TAMPA — Ethan Dillon was only 4 years old, but he decided he’d had enough.
His cousins, all older, liked to pick on him the way kids in most families do to the youngest of the bunch. Ethan decided to fight back.
They don’t pick on him anymore.
Ethan, now 14, is a three-time world champion in different degrees of martial arts. He has medaled in six different events and has his eyes on making a trip to Northwest Canada for world championships in an event sponsored by the U.S. Olympic Committee. Martial arts at Ethan’s level are not yet sanctioned as an Olympic sport, but might be by the time 2018 rolls around.
As a kid, Ethan was surrounded by older kids in his family. He started taking martial arts classes and found out that he didn’t have to take it anymore. There’s a reason everyone calls him “Ironman.”
Ethan lives in Lutz and is home schooled. He practices early in the morning, does his school work, and then practices until late into the evening. He is getting used to traveling and won those medals last year in Austria.
His mother, Melanie, said Ethan has always been an aggressive child.
“At family gatherings he was always kind of bullied,” Melanie said. “He started standing up to them and became a sort of policeman of the family. After awhile, even though he was younger, the family looked to him for protection. He’s still like a policeman in the neighborhood. He’s quiet and confident.”
At 5-6, 175 pounds, he is a big kid and knows he can handle any situation.
“I never start a fight but I know how to finish,” he said. “If I see two people having a problem I can step between them and they know it’s time to stop.”
Ethan is headed for ninth grade next year and still plans to remain home schooled, but there are a lot of high schools hoping to get him onto their wrestling team. He is zoned for Gaither High and he has interest in wrestling, but for now, it’s all about making it to Vancouver for the World Games to defend the titles he earned in Austria.
Ethan has a second degree black belt in a mix of karate, mixed martial arts fighting, kickboxing and ju-jitsu, along with performance kicks and experience with certain weapons. He’s already piling up the trophies and medals in addition to his induction into the Southeastern Martial Arts Hall of Fame.
“I come from a very competitive family,” Ethan said.
Melanie said she knows that when she watches Ethan competing that he’s going to get hit, sometimes hard. It comes with having a son fighting on a world stage.
“He’s always going to be my baby boy, but I like that he can defend himself,” Melanie said. “He gets hit and he gets hurt and that’s tough to watch, but he’s usually the one inflicting the most punishment.”

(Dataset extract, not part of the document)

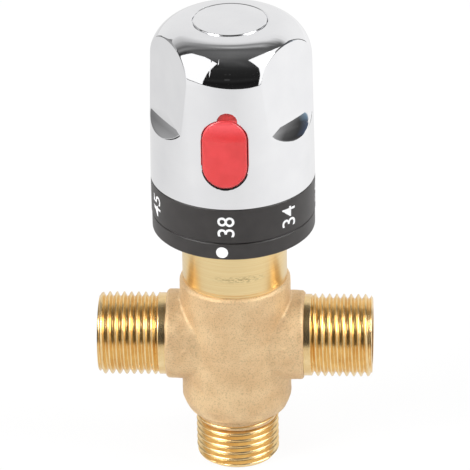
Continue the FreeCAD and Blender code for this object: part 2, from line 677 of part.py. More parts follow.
def knob_shell():
    shell = knob_form(0).cut(around(grip_cutter(), FLAT_COUNT, FULL_TURN / 2 / FLAT_COUNT))
    shell = shell.cut(knob_hollow())
    shell = shell.fuse([tube(SKIRT_R, KNOB_BORE_R, SKIRT_Z, KNOB_Z + KNOB_WALL),
                        tube(KNOB_BASE_R - KNOB_WALL / 2, KNOB_BORE_R, KNOB_Z, KNOB_Z + KNOB_WALL)])
    rib_r = FLAT_DISTANCE - KNOB_WALL
    rib = block(-HUB_RIB_WIDTH / 2, HUB_RIB_WIDTH / 2, -rib_r - KNOB_WALL / 2,
                HUB_RIB_DEPTH - rib_r, HUB_TOP_Z, HUB_TOP_Z + HUB_RIB_HEIGHT)
    shell = shell.fuse(around(rib, FLAT_COUNT, FULL_TURN / 2 / FLAT_COUNT))
    shell = shell.fuse(sector(KNOB_BORE_R + SKIRT_WALL / 2, STOP_RIB_INNER_R,
                              STOP_RIB_ANGLE - STOP_RIB_HALF_ANGLE, 2 * STOP_RIB_HALF_ANGLE,
                              STOP_RING_Z + NOSE_LIFT, STOP_RIB_TOP_Z))
    collar_r = CAP_COLLAR_R + SLIP
    seat_z = cap_seat_z()
    shell = shell.fuse(tube(collar_r + CAP_BOSS_WALL, collar_r, seat_z - CAP_BOSS_HEIGHT, seat_z))
    shell = shell.cut(rod(collar_r, seat_z - CAP_COLLAR - SLIP, KNOB_CROWN_Z))
    shell = shell.cut(rod(CAP_R + CAP_GAP, seat_z, KNOB_CROWN_Z + 1))
    front = -KNOB_BASE_R - 1
    inner_wall = KNOB_BASE_R - 2 * KNOB_WALL
    shell = shell.cut(stadium(BUTTON_WIDTH + 2 * BUTTON_GAP, BUTTON_HEIGHT + 2 * BUTTON_GAP,
                              BUTTON_Z, front, -inner_wall))
    shell = shell.cut(tab_disc(TAB_R, front, -inner_wall))
    return turned(shell, KNOB_REST_ANGLE)


def cap_seat_z():
    return crown_height(CAP_R) - CAP_EDGE


def tab_disc(radius, y_front, y_back):
    """Round of the small tab that stands a little to one side above the button."""
    disc = front_disc(radius, BUTTON_Z + BUTTON_HEIGHT / 2 - TAB_DROP, y_front, y_back)
    disc.translate(V(TAB_OFFSET, 0, 0))
    return disc


def knob_hub():
    hub = rod(HUB_FLANGE_R, SPINDLE_TOP_Z, HUB_TOP_Z)
    hub = hub.cut(block(-HUB_NOTCH_HALF_WIDTH, HUB_NOTCH_HALF_WIDTH, -HUB_FLANGE_R, -TOWER_Y,
                        SPINDLE_TOP_Z, HUB_TOP_Z))
    hub = hub.fuse([rod(HUB_SLEEVE_R, HUB_SLEEVE_Z, HUB_TOP_Z),
                    block(-TOWER_HALF_WIDTH, TOWER_HALF_WIDTH, -TOWER_Y, TOWER_THICKNESS - TOWER_Y,
                          BUTTON_Z - TOWER_HALF_HEIGHT, BUTTON_Z + TOWER_HALF_HEIGHT)])
    hub = hub.cut(splined_bar(STEM_R - SPLINE_DEPTH + RUNNING, STEM_R + RUNNING, SPLINE_TEETH,
                              HUB_SLEEVE_Z, SPINDLE_TOP_Z))
    hub = hub.cut(rod(HUB_SCREW_HOLE_R, SPINDLE_TOP_Z, HUB_TOP_Z))
    return turned(hub, KNOB_REST_ANGLE)


def button():
    """Push button: a round-ended pad, a retaining flange, a guide pin and a nose that meets the lug."""
    front_r = KNOB_TOP_R + BUTTON_PROUD
    top_z = BUTTON_Z + BUTTON_HEIGHT / 2
    low_z = BUTTON_Z - BUTTON_HEIGHT / 2 - 1
    slope_z = top_z - BUTTON_WIDTH / 2
    face = lathe((BUTTON_BACK_R, low_z), (front_r, low_z), (front_r, slope_z),
                 ((front_r - BUTTON_SLOPE_TOP / 4, (slope_z + top_z) / 2),
                  (front_r - BUTTON_SLOPE_TOP, top_z + 1)), (BUTTON_BACK_R, top_z + 1))
    front = -front_r - 1
    pad = face.common(stadium(BUTTON_WIDTH, BUTTON_HEIGHT, BUTTON_Z, front, 0))
    edges = [edge for edge in pad.Edges if edge.BoundBox.YMax < -KNOB_TOP_R * math.cos(math.radians(20))]
    pad = pad.makeFillet(BUTTON_EDGE, edges)
    flange = tube(BUTTON_BACK_R + BUTTON_FLANGE - SLIP, BUTTON_BACK_R, low_z - 1, top_z + 2)
    flange = flange.common(stadium(BUTTON_WIDTH + 2 * BUTTON_FLANGE_GROW,
                                   BUTTON_HEIGHT + 2 * BUTTON_FLANGE_GROW, BUTTON_Z, front, 0))
    tab = tube(KNOB_TOP_R - TAB_RECESS, BUTTON_BACK_R, BUTTON_Z, top_z + TAB_R)
    tab = tab.common(tab_disc(TAB_R - BUTTON_GAP / 2, front, 0))
    pin = front_disc(GUIDE_PIN_R, BUTTON_Z, -BUTTON_BACK_R - BUTTON_FLANGE / 2,
                     -TOWER_Y - BUTTON_TRAVEL - GUIDE_PIN_CLEARANCE)
    arm_z = BUTTON_Z - BUTTON_HEIGHT / 2
    arm = block(-NOSE_HALF_WIDTH, NOSE_HALF_WIDTH, -BUTTON_BACK_R - BUTTON_FLANGE / 2, -NOSE_BACK_R,
                arm_z, arm_z + NOSE_HALF_WIDTH)
    nose = block(-NOSE_HALF_WIDTH, NOSE_HALF_WIDTH, -NOSE_FRONT_R, -NOSE_BACK_R,
                 NOSE_Z, arm_z + NOSE_HALF_WIDTH)
    return turned(pad.fuse([flange, tab, pin, arm, nose]), KNOB_REST_ANGLE)


def button_spring():
    seat_y = math.sqrt(BUTTON_BACK_R ** 2 - (BUTTON_COIL_R + BUTTON_WIRE_R) ** 2)
    spring = coil(BUTTON_COIL_R, BUTTON_WIRE_R, TOWER_Y, seat_y, BUTTON_TURNS)
    spring.rotate(ORIGIN, V(1, 0, 0), 90)
    spring.translate(V(0, 0, BUTTON_Z))
    return turned(spring, KNOB_REST_ANGLE)


def knob_screw():
    top = SCREW_HEAD_Z + SCREW_HEAD
    screw = lathe((0, SCREW_HEAD_Z - SCREW_LENGTH), (TAPPED_R - RUNNING, SCREW_HEAD_Z - SCREW_LENGTH),
                  (TAPPED_R - RUNNING, SCREW_HEAD_Z), (SCREW_HEAD_R, SCREW_HEAD_Z),
                  (SCREW_HEAD_R, top - SCREW_HEAD_SLOPE),
                  (SCREW_HEAD_R - 2 * SCREW_HEAD_SLOPE, top), (0, top))
    half = CROSS_WIDTH / 2
    slot = block(-half, half, -CROSS_LENGTH / 2, CROSS_LENGTH / 2, top - CROSS_DEPTH, top)
    return screw.cut([slot, turned(slot, 90)])


def top_cap():
    """Snap-in cap that follows the crown and hides the screw."""
    crown_mid = (CAP_R / 2, crown_height(CAP_R / 2))
    seat_z = cap_seat_z()
    disc = lathe((0, seat_z), (CAP_R, seat_z), (CAP_R, crown_height(CAP_R)),
                 (crown_mid, (0, KNOB_CROWN_Z)))
    collar = tube(CAP_COLLAR_R, CAP_COLLAR_R - CAP_COLLAR_WALL, seat_z - CAP_COLLAR, seat_z)
    return disc.fuse(collar)


# --- check valves and strainers, made along Z and laid in an arm ---
def check_cage():
    cage = tube(PIECE_R, CHECK_BORE_R, CHECK_STEP_X, CHECK_END_X)
    cage = cage.fuse(tube(CHECK_BORE_R, CHECK_LIP_R, CHECK_SEAT_X, CHECK_END_X))
    spoke = block(0, CHECK_BORE_R + RUNNING, -CHECK_SPOKE_WIDTH / 2, CHECK_SPOKE_WIDTH / 2,
                  CHECK_STEP_X, CHECK_STEP_X + CHECK_LIP)
    cage = cage.fuse(around(spoke, CHECK_SPOKES) + [rod(CHECK_HUB_R, CHECK_STEP_X,
                                                        CHECK_STEP_X + CHECK_LIP)])
    return cage.cut(rod(POPPET_STEM_R + RUNNING, CHECK_STEP_X, CHECK_SEAT_X))


def check_poppet():
    stem_end = CHECK_STEP_X - POPPET_STEM_OVERRUN
    return rod(POPPET_R, POPPET_BACK_X, CHECK_SEAT_X).fuse(
        rod(POPPET_STEM_R, stem_end, POPPET_BACK_X))


def check_spring():
    return coil(CHECK_COIL_R, CHECK_WIRE_R, CHECK_STEP_X + CHECK_LIP, POPPET_BACK_X, CHECK_TURNS)


def strainer():
    """Pressed ring with a raised, punched screen that faces the incoming water."""
    rim_top = CHECK_END_X + STRAINER_RIM
    rim_r = PIECE_R - STRAINER_RIM_WALL
    top_r = rim_r - STRAINER_RISE
    top = rim_top + STRAINER_RISE
    ring = lathe((PIECE_R, CHECK_END_X), (PIECE_R, rim_top), (rim_r, rim_top), (top_r, top),
                 (0, top), (0, top - STRAINER_SKIN), (top_r - STRAINER_SKIN, top - STRAINER_SKIN),
                 (rim_r - STRAINER_SKIN, CHECK_END_X))
    holes = []
    for radius, count in STRAINER_CIRCLES:
        hole = polygon_bar([(STRAINER_HOLE_R, 60 * i) for i in range(6)], CHECK_END_X, top)
        hole.translate(V(radius, 0, 0))
        holes += around(hole, count)
    return ring.cut(holes)


def build_nodes():
    nodes = {
        "valve_body": valve_body(),
        "cartridge_cage": cartridge_cage(),
        "cage_base": cage_base(),
        "cage_seals": cage_seals(),
        "shuttle": shuttle(),
        "shuttle_seal": seal(CAGE_BORE_R, SHUTTLE_SEAL_R, ARM_Z),
        "wax_element": wax_element(),
        "element_piston": rod(PISTON_R, PISTON_Z, PLUNGER_Z + PLUNGER_CUP_DEPTH),
        "return_spring": coil(RETURN_COIL_R, RETURN_WIRE_R, CAGE_Z, SHUTTLE_WEB_Z, RETURN_TURNS),
        "adjusting_nut": adjusting_nut(),
        "overload_plunger": overload_plunger(),
        "overload_spring": coil(OVERLOAD_COIL_R, OVERLOAD_WIRE_R, PLUNGER_TOP_Z, NUT_BORE_TOP_Z,
                                OVERLOAD_TURNS),
        "overload_clip": open_clip(NUT_BORE_R + CLIP_BITE, NUT_BORE_R - CLIP_REACH, CLIP_Z, PLUNGER_Z),
        "spindle": spindle(),
        "spindle_seal": seal(STEM_BORE_R, STEM_SEAL_R, STEM_SEAL_Z),
        "thrust_washer": tube(CUP_R, STEM_R + SLIP, CUP_TOP_Z, WASHER_TOP_Z),
        "cartridge_head": cartridge_head(),
        "head_seal": seal(CARTRIDGE_BORE_R, HEAD_SEAL_R, HEAD_SEAL_Z),
        "stop_ring": stop_ring(),
        "stop_ring_clip": open_clip(STOP_CLIP_R, HEAD_BOSS_R - STOP_CLIP_BITE, STOP_CLIP_Z,
                                    STOP_CLIP_Z + STOP_CLIP_THICKNESS),
        "index_ring": index_ring(),
        "scale_ring": scale_ring(),
        "knob_shell": knob_shell(),
        "knob_hub": knob_hub(),
        "button": button(),
        "button_spring": button_spring(),
        "screw_washer": tube(SCREW_WASHER_R, HUB_SCREW_HOLE_R, HUB_TOP_Z, SCREW_HEAD_Z),
        "knob_screw": knob_screw(),
        "top_cap": top_cap(),
    }
    inlet_pieces = {"check_cage": check_cage(), "check_poppet": check_poppet(),
                    "check_spring": check_spring(), "strainer": strainer()}
    for water, side in (("hot", -1), ("cold", 1)):
        for name, shape in inlet_pieces.items():
            nodes[water + "_" + name] = along_arm(shape, side)
    return nodes


os.makedirs("parts", exist_ok=True)
for node, shape in build_nodes().items():
    shape.exportStep("parts/" + node + ".step")
    print(node, len(shape.Solids), shape.isValid(), round(shape.Volume, 1))
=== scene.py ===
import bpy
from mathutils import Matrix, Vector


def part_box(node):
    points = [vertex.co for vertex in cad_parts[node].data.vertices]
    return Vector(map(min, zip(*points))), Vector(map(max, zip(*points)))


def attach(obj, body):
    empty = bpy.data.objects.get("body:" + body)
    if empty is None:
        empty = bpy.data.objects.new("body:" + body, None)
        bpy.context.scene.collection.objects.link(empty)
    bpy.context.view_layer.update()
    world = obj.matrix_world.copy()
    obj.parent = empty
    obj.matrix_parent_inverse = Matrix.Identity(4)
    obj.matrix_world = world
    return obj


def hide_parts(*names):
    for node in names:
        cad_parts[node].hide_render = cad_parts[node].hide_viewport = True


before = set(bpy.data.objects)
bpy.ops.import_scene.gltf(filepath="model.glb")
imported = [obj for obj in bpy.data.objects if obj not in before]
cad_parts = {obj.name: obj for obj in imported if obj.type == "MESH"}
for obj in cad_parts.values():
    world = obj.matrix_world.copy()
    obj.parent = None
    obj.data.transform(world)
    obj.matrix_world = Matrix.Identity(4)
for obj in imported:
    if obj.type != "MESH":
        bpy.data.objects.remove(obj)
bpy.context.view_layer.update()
import math

import bmesh
import bpy
from mathutils import Matrix, Vector, noise

# Body casting: the column and the stubs of both arms, sand-cast in brass and left as cast.
# It starts as the solid's own shape, is cut off where the turned neck and the threads begin,
# and gets a skin of sand grain, two raised foundry marks and a few casting pits.
MM = 0.001
body_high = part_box("valve_body")[1]
PIPE_R = 10.4775 * MM
ARM_Z = 33.7 * MM
ARM_CAST_X = 17.4 * MM
OUTLET_TOP = 11.1 * MM
NECK_Z = 50.8 * MM
GRAIN_SIZE = 0.34 * MM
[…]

Even though Ethan said he doesn’t want to fight, he won’t back down.
“I don’t want to hurt anybody but I know a lot of people are scared of me,” Ethan said. “I only fight if I have to.”
Through fundraisers, Melanie said they have raised about $3,000 toward sending Ethan and his family to Vancouver for the World Games. They are still trying to raise another $1,200. XTreme Adventures in Lutz is hosting a spirit night Aug. 6 and other area businesses are getting into the mix.
Melanie said that Ethan will get to Vancouver — actually, it is in Richmond, B.C., about 20 miles outside of Vancouver — but she wants the family to be able to support both him and the team.
“It’s a big thing for us,” Melanie said. “A lot of people on the International Olympic Committee will be there to see if they can expand martial arts into the Olympics. It’s a big deal.”